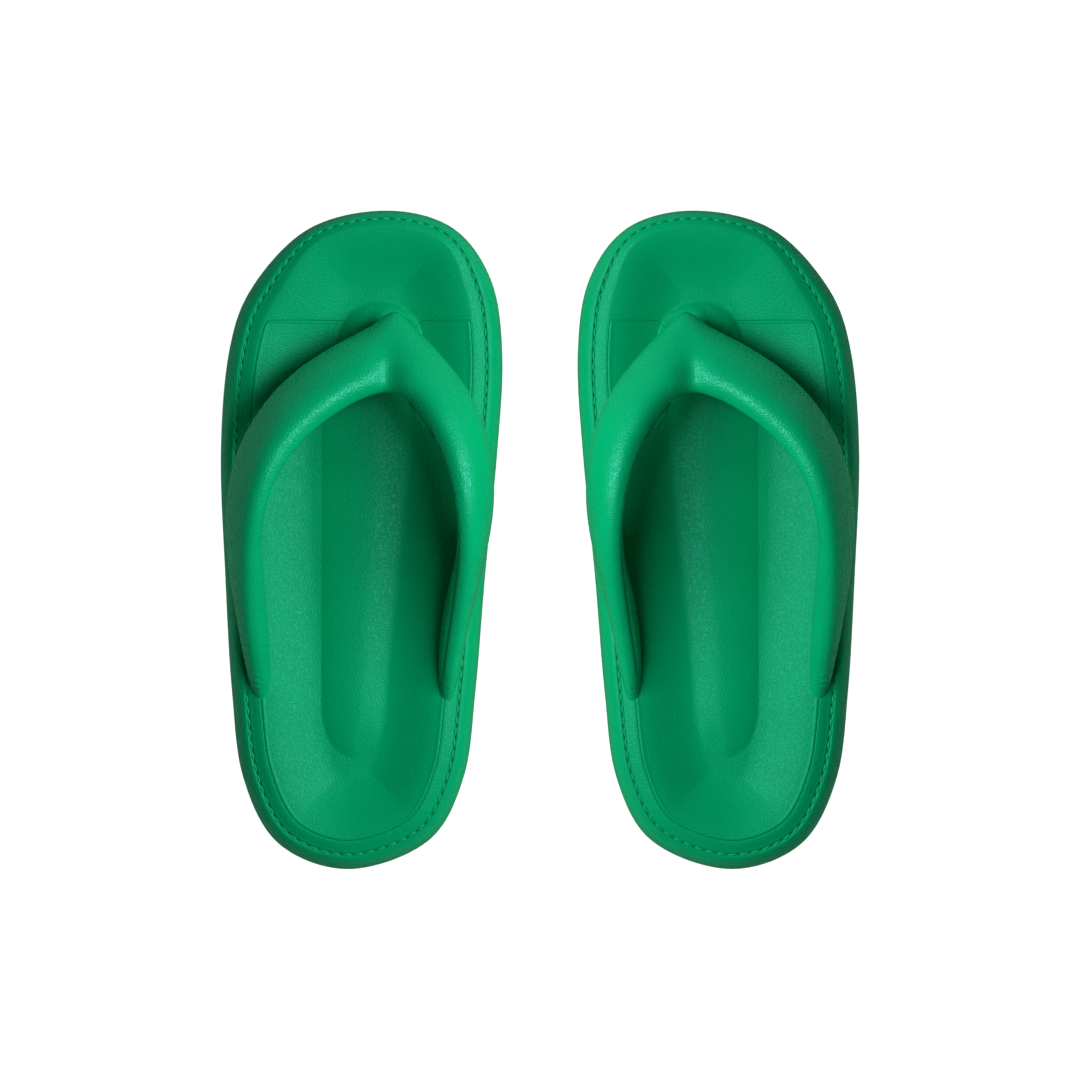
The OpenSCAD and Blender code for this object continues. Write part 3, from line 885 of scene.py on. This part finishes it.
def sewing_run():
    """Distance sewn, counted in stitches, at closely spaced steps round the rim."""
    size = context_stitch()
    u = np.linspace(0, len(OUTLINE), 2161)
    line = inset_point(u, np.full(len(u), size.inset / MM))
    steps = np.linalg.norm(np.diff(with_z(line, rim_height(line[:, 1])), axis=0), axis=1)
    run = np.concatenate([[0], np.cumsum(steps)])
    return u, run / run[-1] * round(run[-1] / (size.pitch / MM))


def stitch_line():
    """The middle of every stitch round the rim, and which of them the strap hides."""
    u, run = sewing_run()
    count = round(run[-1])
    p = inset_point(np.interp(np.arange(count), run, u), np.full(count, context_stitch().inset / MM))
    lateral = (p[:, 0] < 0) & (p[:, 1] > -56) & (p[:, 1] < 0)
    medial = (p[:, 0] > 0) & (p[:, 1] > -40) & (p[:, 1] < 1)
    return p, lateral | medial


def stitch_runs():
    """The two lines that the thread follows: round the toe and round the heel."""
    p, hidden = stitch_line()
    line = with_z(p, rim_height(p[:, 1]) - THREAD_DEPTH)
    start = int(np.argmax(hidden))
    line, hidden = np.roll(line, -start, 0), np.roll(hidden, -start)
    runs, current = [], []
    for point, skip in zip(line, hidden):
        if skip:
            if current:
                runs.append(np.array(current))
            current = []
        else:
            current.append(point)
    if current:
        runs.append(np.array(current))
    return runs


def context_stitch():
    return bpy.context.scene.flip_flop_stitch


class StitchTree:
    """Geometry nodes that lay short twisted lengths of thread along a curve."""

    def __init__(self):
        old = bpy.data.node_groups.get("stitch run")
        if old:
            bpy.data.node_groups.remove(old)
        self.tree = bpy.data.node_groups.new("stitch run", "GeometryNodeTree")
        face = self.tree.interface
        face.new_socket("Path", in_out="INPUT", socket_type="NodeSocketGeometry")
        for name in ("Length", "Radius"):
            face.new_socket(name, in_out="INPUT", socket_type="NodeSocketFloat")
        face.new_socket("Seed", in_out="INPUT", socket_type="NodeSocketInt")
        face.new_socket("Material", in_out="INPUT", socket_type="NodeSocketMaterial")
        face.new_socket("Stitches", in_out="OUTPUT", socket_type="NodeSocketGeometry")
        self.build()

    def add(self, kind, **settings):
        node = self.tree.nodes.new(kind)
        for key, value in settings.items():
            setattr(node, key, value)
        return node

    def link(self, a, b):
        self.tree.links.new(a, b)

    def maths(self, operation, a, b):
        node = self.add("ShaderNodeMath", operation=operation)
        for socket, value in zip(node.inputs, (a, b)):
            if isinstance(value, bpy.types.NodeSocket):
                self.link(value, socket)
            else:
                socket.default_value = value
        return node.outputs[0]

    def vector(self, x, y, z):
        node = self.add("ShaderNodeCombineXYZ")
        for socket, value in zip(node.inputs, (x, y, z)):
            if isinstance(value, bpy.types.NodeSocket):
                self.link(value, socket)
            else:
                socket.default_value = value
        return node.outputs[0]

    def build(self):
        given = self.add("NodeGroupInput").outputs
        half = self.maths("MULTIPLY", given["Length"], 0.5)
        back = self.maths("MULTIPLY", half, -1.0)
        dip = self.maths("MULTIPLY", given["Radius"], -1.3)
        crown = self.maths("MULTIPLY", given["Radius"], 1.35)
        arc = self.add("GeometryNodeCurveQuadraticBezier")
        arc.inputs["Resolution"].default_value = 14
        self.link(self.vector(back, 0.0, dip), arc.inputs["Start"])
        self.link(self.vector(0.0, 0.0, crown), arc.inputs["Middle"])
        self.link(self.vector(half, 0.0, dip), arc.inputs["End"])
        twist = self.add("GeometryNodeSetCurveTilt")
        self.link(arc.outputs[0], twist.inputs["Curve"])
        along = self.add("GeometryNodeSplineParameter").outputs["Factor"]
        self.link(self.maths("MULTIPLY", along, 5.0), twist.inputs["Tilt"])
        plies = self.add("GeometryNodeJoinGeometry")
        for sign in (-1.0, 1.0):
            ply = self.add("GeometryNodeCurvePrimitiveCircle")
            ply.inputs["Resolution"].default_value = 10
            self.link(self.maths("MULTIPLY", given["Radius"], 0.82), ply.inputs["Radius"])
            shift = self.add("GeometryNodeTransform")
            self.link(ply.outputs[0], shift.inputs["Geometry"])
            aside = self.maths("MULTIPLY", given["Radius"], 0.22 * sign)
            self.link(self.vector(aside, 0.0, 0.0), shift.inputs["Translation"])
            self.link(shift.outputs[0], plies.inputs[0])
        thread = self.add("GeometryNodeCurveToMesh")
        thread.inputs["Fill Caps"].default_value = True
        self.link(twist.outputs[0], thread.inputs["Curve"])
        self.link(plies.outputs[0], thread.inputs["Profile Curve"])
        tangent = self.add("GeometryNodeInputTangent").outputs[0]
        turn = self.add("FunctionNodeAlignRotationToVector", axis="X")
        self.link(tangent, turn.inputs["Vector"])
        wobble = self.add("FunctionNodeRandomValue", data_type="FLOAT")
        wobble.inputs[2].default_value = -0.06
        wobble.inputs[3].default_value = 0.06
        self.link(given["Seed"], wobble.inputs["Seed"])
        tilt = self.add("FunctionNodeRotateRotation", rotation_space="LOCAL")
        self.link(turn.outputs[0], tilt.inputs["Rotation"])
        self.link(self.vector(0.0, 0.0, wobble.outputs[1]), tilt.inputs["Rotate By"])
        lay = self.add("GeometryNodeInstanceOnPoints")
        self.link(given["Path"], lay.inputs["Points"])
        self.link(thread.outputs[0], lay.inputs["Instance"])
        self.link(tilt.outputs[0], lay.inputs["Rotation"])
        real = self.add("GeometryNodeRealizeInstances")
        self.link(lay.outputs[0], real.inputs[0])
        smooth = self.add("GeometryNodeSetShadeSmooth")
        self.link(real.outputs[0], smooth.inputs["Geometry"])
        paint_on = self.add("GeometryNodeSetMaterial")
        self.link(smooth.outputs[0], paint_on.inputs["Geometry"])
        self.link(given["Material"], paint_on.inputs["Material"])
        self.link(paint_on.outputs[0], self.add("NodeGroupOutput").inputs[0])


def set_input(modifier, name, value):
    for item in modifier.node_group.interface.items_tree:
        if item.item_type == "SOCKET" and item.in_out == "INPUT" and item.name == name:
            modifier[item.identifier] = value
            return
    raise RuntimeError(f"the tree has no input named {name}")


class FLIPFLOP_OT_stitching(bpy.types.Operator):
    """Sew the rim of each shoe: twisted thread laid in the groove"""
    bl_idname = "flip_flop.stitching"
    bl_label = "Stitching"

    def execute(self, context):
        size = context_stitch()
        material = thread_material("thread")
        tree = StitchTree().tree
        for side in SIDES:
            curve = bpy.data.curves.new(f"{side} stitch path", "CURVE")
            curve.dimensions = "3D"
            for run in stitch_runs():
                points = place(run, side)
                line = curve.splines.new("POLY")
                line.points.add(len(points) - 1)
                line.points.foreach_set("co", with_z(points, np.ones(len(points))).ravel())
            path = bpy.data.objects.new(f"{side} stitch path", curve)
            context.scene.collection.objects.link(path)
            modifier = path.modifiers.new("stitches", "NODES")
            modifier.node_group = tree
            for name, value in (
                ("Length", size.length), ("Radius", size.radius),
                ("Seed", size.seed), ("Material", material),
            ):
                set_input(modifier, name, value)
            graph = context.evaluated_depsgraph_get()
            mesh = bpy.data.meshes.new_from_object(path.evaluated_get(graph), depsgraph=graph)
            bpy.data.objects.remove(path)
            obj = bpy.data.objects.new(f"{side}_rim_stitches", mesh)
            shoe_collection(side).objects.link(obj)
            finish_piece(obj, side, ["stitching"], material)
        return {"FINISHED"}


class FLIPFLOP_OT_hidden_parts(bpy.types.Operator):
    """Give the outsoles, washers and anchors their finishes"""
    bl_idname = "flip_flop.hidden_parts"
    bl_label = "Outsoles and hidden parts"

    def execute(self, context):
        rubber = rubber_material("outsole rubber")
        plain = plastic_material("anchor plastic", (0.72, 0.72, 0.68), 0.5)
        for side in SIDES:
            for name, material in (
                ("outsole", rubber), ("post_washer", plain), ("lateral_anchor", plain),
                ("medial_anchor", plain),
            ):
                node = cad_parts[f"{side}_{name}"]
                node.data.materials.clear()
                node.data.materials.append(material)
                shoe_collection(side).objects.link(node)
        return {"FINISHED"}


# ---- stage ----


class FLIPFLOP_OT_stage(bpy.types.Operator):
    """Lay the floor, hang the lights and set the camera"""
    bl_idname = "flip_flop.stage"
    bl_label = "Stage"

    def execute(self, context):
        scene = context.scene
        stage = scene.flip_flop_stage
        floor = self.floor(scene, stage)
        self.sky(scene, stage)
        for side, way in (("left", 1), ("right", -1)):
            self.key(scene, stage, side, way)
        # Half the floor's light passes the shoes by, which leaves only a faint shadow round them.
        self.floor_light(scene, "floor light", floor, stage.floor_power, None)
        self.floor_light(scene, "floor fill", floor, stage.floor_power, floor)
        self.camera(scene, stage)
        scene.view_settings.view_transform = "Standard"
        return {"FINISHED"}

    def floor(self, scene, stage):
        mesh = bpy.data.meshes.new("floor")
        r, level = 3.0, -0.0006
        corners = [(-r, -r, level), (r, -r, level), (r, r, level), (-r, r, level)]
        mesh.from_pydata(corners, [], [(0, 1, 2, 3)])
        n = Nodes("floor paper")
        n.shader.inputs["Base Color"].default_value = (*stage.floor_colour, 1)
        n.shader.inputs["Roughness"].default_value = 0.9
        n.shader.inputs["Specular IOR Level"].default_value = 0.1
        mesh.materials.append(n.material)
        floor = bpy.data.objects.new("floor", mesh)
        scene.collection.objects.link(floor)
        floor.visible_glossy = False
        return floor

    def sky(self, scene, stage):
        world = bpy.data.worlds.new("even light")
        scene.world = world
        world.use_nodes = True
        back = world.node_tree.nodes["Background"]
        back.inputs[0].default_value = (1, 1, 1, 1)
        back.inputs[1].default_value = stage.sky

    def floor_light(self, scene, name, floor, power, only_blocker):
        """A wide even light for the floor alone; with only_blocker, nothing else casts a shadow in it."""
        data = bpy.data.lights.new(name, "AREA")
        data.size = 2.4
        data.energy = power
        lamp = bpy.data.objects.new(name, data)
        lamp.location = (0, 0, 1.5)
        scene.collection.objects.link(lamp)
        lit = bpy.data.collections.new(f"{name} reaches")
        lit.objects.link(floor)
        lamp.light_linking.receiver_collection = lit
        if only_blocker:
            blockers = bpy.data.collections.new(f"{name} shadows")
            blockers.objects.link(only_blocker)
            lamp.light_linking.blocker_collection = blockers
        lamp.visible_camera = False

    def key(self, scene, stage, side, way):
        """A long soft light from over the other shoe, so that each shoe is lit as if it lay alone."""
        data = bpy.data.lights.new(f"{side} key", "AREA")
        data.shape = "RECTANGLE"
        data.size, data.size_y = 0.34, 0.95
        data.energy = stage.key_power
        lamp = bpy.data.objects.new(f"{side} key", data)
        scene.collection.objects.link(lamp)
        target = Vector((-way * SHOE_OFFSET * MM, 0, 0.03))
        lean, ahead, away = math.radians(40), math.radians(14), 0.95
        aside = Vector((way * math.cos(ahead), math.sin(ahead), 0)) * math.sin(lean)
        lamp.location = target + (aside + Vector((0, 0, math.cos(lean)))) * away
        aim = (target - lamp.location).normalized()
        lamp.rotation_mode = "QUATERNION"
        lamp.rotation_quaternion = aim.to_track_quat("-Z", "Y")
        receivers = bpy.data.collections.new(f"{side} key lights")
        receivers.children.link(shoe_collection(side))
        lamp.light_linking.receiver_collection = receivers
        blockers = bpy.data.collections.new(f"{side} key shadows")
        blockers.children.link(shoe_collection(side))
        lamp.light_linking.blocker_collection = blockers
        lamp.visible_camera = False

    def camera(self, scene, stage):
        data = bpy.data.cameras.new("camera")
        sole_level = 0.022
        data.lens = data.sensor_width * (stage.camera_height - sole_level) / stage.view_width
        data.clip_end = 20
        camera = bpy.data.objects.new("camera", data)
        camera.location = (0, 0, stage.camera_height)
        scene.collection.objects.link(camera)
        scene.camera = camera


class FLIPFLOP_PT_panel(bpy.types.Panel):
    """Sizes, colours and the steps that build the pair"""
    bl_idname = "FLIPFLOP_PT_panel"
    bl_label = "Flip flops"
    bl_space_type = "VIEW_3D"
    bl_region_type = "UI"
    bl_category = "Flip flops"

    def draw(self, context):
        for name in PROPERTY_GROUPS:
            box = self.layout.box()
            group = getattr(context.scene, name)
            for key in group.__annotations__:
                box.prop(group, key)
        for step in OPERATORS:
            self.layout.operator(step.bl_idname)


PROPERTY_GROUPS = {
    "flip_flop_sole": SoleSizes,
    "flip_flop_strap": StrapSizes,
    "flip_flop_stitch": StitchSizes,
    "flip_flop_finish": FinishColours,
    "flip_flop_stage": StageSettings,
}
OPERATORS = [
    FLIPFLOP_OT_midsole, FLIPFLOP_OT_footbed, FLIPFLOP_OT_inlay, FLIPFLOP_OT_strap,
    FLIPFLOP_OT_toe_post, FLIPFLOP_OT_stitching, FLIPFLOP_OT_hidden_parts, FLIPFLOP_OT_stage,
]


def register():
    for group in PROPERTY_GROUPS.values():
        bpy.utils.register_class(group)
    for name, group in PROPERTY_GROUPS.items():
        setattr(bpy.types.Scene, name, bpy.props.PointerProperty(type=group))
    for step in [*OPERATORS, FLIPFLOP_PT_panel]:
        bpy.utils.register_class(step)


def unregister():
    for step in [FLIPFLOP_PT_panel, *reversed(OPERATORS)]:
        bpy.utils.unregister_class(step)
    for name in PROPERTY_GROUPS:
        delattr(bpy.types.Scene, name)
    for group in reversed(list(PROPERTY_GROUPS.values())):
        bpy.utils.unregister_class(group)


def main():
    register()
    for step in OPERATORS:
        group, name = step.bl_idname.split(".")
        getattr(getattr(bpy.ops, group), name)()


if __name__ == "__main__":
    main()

=== GIVEN TASK ===
Only the lines from the beginning of the material to the line containing "return p, lateral | medial" should be echoed, verbatim and in full.

=== SOLUTION TO THIS PROBLEM ===
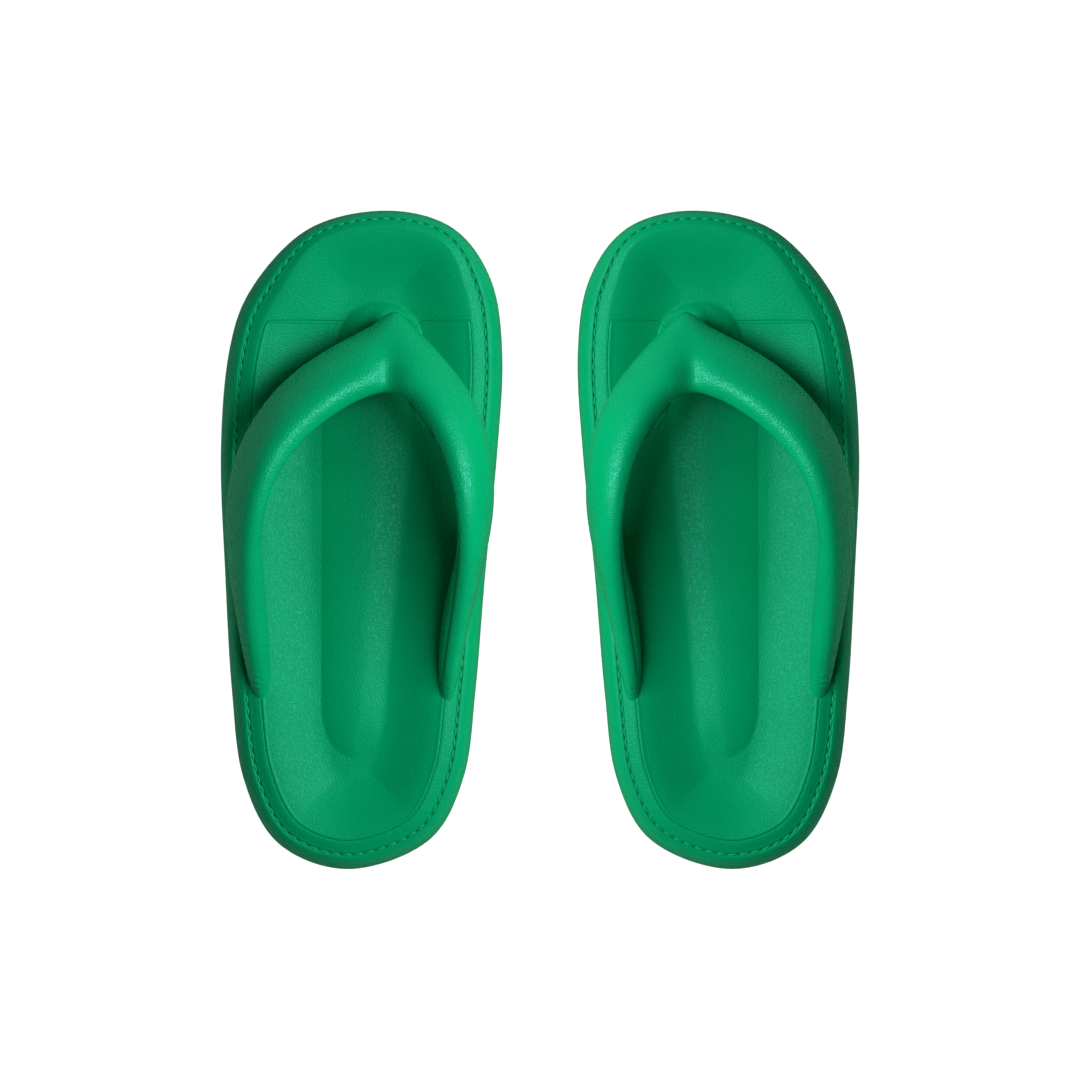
The OpenSCAD and Blender code for this object continues. Write part 3, from line 885 of scene.py on. This part finishes it.
def sewing_run():
    """Distance sewn, counted in stitches, at closely spaced steps round the rim."""
    size = context_stitch()
    u = np.linspace(0, len(OUTLINE), 2161)
    line = inset_point(u, np.full(len(u), size.inset / MM))
    steps = np.linalg.norm(np.diff(with_z(line, rim_height(line[:, 1])), axis=0), axis=1)
    run = np.concatenate([[0], np.cumsum(steps)])
    return u, run / run[-1] * round(run[-1] / (size.pitch / MM))


def stitch_line():
    """The middle of every stitch round the rim, and which of them the strap hides."""
    u, run = sewing_run()
    count = round(run[-1])
    p = inset_point(np.interp(np.arange(count), run, u), np.full(count, context_stitch().inset / MM))
    lateral = (p[:, 0] < 0) & (p[:, 1] > -56) & (p[:, 1] < 0)
    medial = (p[:, 0] > 0) & (p[:, 1] > -40) & (p[:, 1] < 1)
    return p, lateral | medial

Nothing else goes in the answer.